* **Entries with model source code**
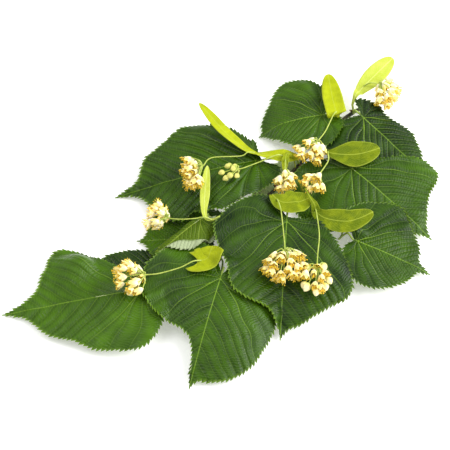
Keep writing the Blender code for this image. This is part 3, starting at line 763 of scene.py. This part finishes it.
def lay_wood(name, route, radius, start=None):
    """Lays the twig or its side shoot, which may begin on the other."""
    route = [np.array(place, float) for place in route]
    if start:
        route[0] = seat(start, route[1], 0.3)[0]
    fine = smooth_route(route, SEAT_STEPS)
    woods[name] = fine, np.linspace(*radius, len(fine))
    heap.add(name, fine + (0, 0, radius[0]), BAND)
    if start:
        route[0] = seat(start, route[1], -1.0)[0]
    path = smooth_route(route, int(run_along(fine)[-1] * WOOD_STEPS_EACH_MM))
    wide = np.linspace(*radius, len(path))
    aways = [np.linalg.norm(path[:, :2] - joint, axis=1) for joint in TWIG_JOINTS]
    for away in aways:
        wide = wide + JOINT_SWELL * np.exp(-((away / JOINT_LENGTH) ** 2))
    places = [(math.cos(t) * 1.6, math.sin(t) * 1.6) for t in round_angles(WOOD_SIDES)]
    relief = np.array([uneven(places, k * 0.11) for k in range(len(path))])
    points, faces = tube(path, wide[:, None] * (1 + BARK_RELIEF * relief), WOOD_SIDES)
    kinds = np.zeros(len(faces), int)
    if not start:
        kinds[-2 * WOOD_SIDES : -WOOD_SIDES] = 1
    ways = unit(np.gradient(path, axis=0))
    parts = [(points, faces, kinds, 0), bud(path[-1] - ways[-1], ways[-1], *END_BUD)]
    for k, away in enumerate(aways):
        at = int(np.argmin(away))
        if away[at] < 9.0 and 5 < at < len(path) - 5:
            out = np.cross(ways[at], (0, 0, 1)) * (-1) ** k + (0, 0, 0.5)
            parts.append(bud(path[at] + out * wide[at] * 0.6, out + ways[at] * 0.9, *SIDE_BUD))
    points, faces, kinds, _ = join(parts)
    make_piece("bark_" + name, name, "twig", points, faces, WOOD_FINISHES, kinds)


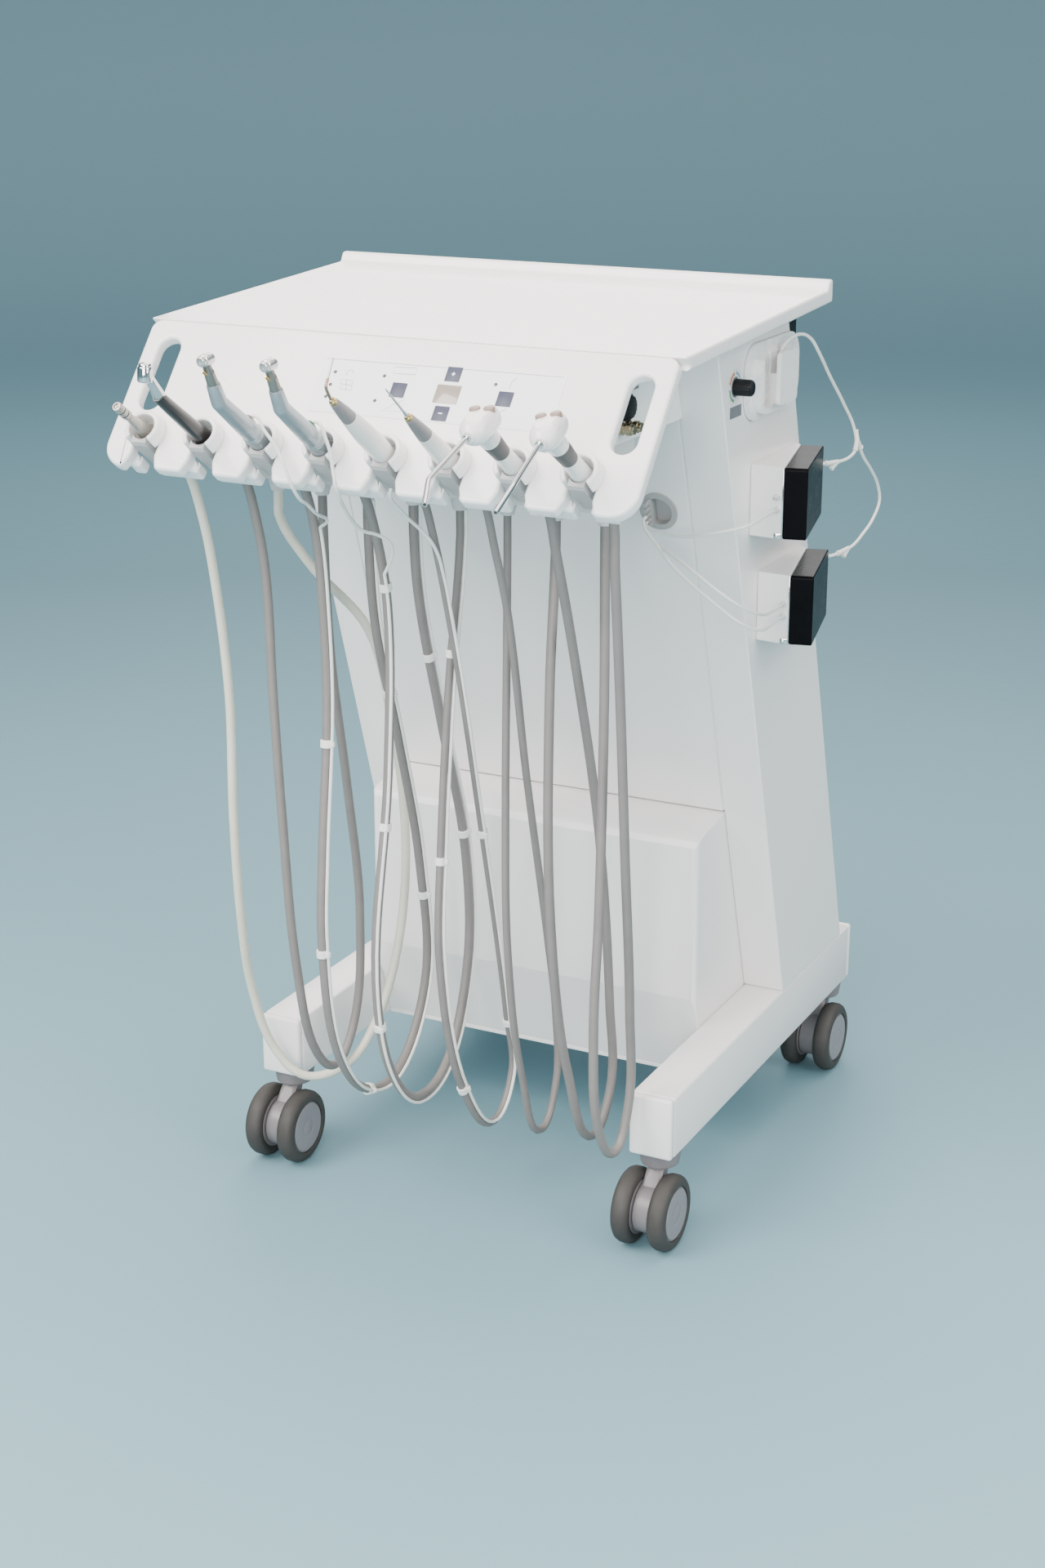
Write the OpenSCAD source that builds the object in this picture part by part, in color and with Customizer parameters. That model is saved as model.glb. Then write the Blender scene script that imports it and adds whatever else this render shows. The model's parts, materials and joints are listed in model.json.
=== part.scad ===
// Portable dental treatment cart: a leaning cabinet on two castored floor beams,
// with a worktop, an inclined console for eight instruments and two irrigation pumps.
// Millimetres. +X is the user's right, the user stands at -Y, +Z is up, the floor is Z = 0.

/* [Chassis] */
// Diameter of the twin castor wheels
wheel_d = 72; // [60:1:76]
// Width of one castor wheel
wheel_w = 18; // [14:1:22]
// Distance between the two wheels of a castor, face to face
wheel_gap = 18; // [16:1:24]
// How far a wheel axle trails from its swivel pin
castor_trail = 20; // [15:1:24]
// Height of the underside of the floor beams above the floor
beam_z = 90; // [90:1:110]
// Height of a floor beam
beam_h = 60; // [40:1:80]
// Length of a floor beam
beam_len = 484; // [460:2:560]
// Distance from a beam's end to its swivel pin
castor_inset = 25; // [24:1:60]
// Thickness of the end caps on the beams
end_cap_t = 8; // [4:1:12]

/* [Cabinet] */
// Clear width between the two side columns
column_gap = 352; // [330:2:400]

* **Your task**
Without changing a word, restate the whole listing.

* **Solution**
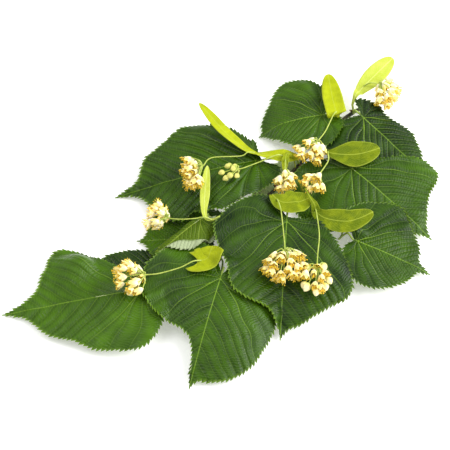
Keep writing the Blender code for this image. This is part 3, starting at line 763 of scene.py. This part finishes it.
def lay_wood(name, route, radius, start=None):
    """Lays the twig or its side shoot, which may begin on the other."""
    route = [np.array(place, float) for place in route]
    if start:
        route[0] = seat(start, route[1], 0.3)[0]
    fine = smooth_route(route, SEAT_STEPS)
    woods[name] = fine, np.linspace(*radius, len(fine))
    heap.add(name, fine + (0, 0, radius[0]), BAND)
    if start:
        route[0] = seat(start, route[1], -1.0)[0]
    path = smooth_route(route, int(run_along(fine)[-1] * WOOD_STEPS_EACH_MM))
    wide = np.linspace(*radius, len(path))
    aways = [np.linalg.norm(path[:, :2] - joint, axis=1) for joint in TWIG_JOINTS]
    for away in aways:
        wide = wide + JOINT_SWELL * np.exp(-((away / JOINT_LENGTH) ** 2))
    places = [(math.cos(t) * 1.6, math.sin(t) * 1.6) for t in round_angles(WOOD_SIDES)]
    relief = np.array([uneven(places, k * 0.11) for k in range(len(path))])
    points, faces = tube(path, wide[:, None] * (1 + BARK_RELIEF * relief), WOOD_SIDES)
    kinds = np.zeros(len(faces), int)
    if not start:
        kinds[-2 * WOOD_SIDES : -WOOD_SIDES] = 1
    ways = unit(np.gradient(path, axis=0))
    parts = [(points, faces, kinds, 0), bud(path[-1] - ways[-1], ways[-1], *END_BUD)]
    for k, away in enumerate(aways):
        at = int(np.argmin(away))
        if away[at] < 9.0 and 5 < at < len(path) - 5:
            out = np.cross(ways[at], (0, 0, 1)) * (-1) ** k + (0, 0, 0.5)
            parts.append(bud(path[at] + out * wide[at] * 0.6, out + ways[at] * 0.9, *SIDE_BUD))
    points, faces, kinds, _ = join(parts)
    make_piece("bark_" + name, name, "twig", points, faces, WOOD_FINISHES, kinds)


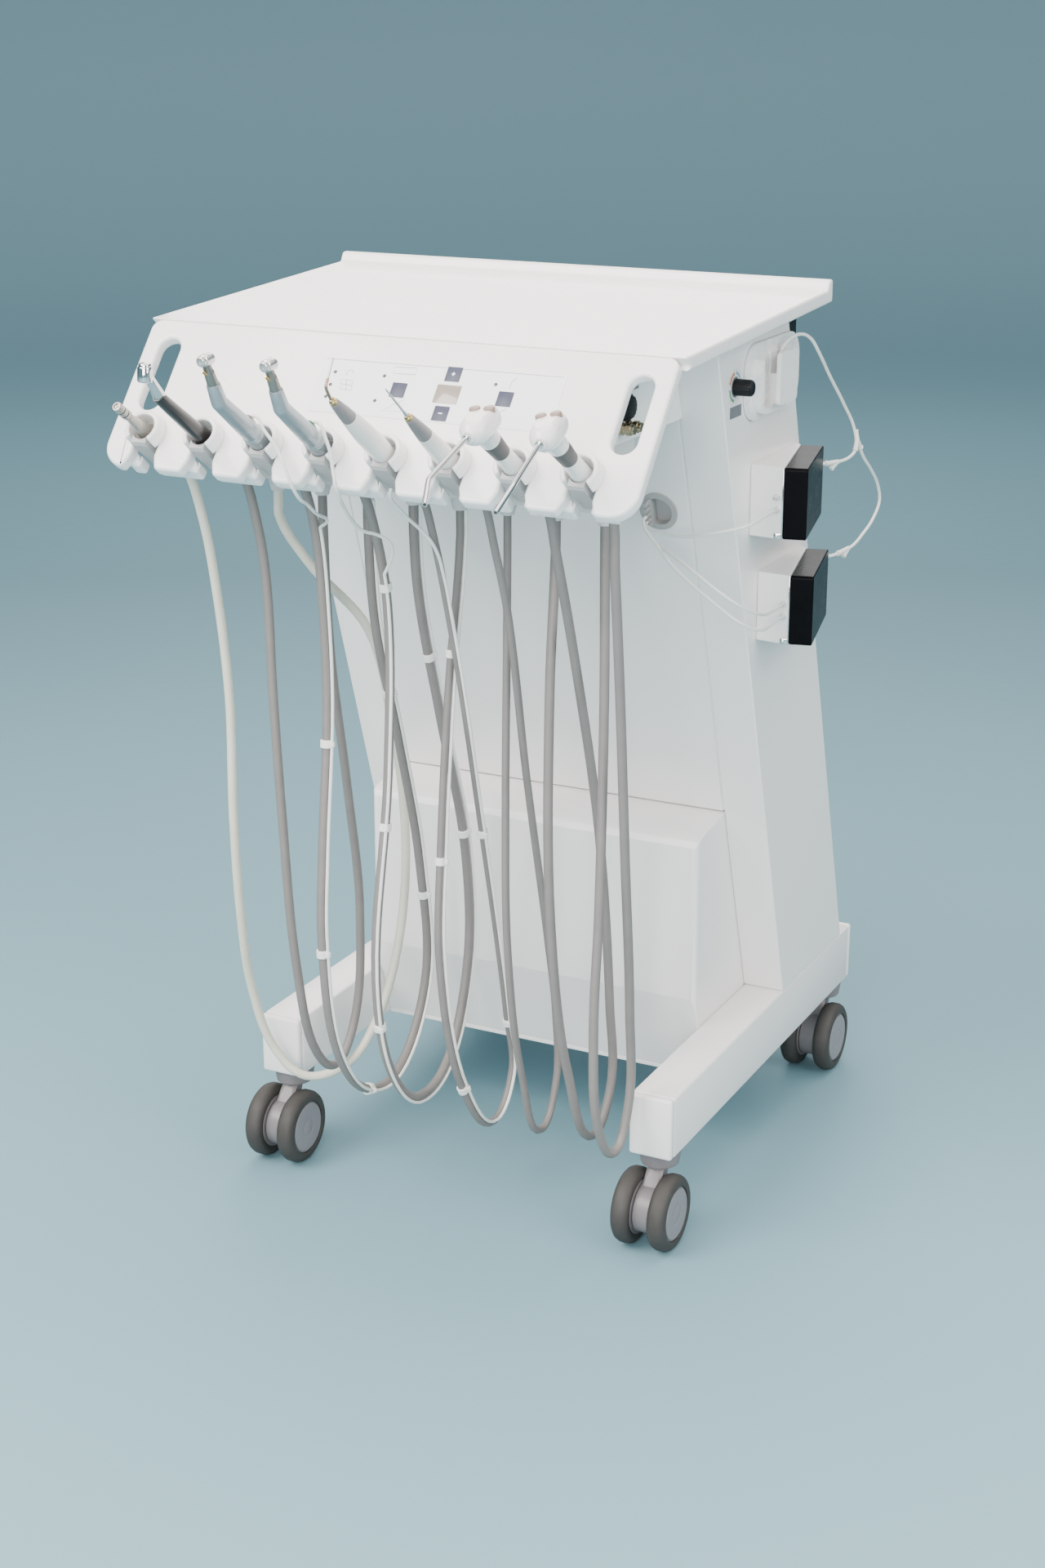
Write the OpenSCAD source that builds the object in this picture part by part, in color and with Customizer parameters. That model is saved as model.glb. Then write the Blender scene script that imports it and adds whatever else this render shows. The model's parts, materials and joints are listed in model.json.
=== part.scad ===
// Portable dental treatment cart: a leaning cabinet on two castored floor beams,
// with a worktop, an inclined console for eight instruments and two irrigation pumps.
// Millimetres. +X is the user's right, the user stands at -Y, +Z is up, the floor is Z = 0.

/* [Chassis] */
// Diameter of the twin castor wheels
wheel_d = 72; // [60:1:76]
// Width of one castor wheel
wheel_w = 18; // [14:1:22]
// Distance between the two wheels of a castor, face to face
wheel_gap = 18; // [16:1:24]
// How far a wheel axle trails from its swivel pin
castor_trail = 20; // [15:1:24]
// Height of the underside of the floor beams above the floor
beam_z = 90; // [90:1:110]
// Height of a floor beam
beam_h = 60; // [40:1:80]
// Length of a floor beam
beam_len = 484; // [460:2:560]
// Distance from a beam's end to its swivel pin
castor_inset = 25; // [24:1:60]
// Thickness of the end caps on the beams
end_cap_t = 8; // [4:1:12]

/* [Cabinet] */
// Clear width between the two side columns
column_gap = 352; // [330:2:400]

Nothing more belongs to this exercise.